Thursday, May 13, 2010

How do you think young readers might benefit from reading stories of adventure--one in which a character or group undertakes a journey, facing and overcoming obstacles along the way? If you can recall an adventure story you read when younger, use that as an example.

This is something young readers might often find themselves doing in one form or another. The first day at school, going to a playground that’s unusual and eating lunch with strange kids that you don’t know, then later in life things like your first car trip driving alone or learning to socialize, these could all be situations in which you could relate experiences from adventure novels. Thinking of these brave individuals, like Winnie the Pooh and Christopher Robin off looking for honey and helping their friends or Robinson Crusoe living on his own on an island though he came from a good family back in York, it makes our more everyday tasks seem easier. When I was little I read The Boxcar Children. These were four siblings who all lived in a boxcar and had to take care of each other. I would play things out and say that our porch was my boxcar. Then at school after my friends and I watched X-Men or Power Rangers, we’d play around as if we were them. I feel like it helped us all learn to socialize and interact together better.

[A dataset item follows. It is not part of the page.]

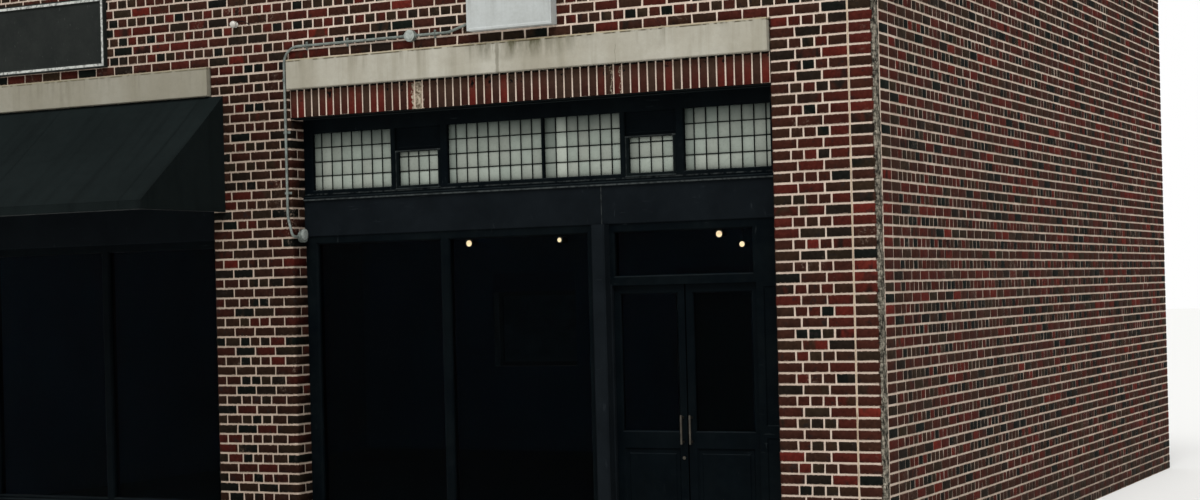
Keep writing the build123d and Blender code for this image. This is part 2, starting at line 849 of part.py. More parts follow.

The best post so far on kid's tendencies to go on imaginary adventures and how that might make them "take" to adventure stories, AND on how adventure stories and make us see and approach life AS an adventure.
As I asked others,however, how does this differ from the benefits of literature in other genres (such as fantasy or sci fi) which contain (both group and individual*) adventures? What make adventure stories, in themselves, differ?
* The socialization thing also applies to any text in which characters depend on each other.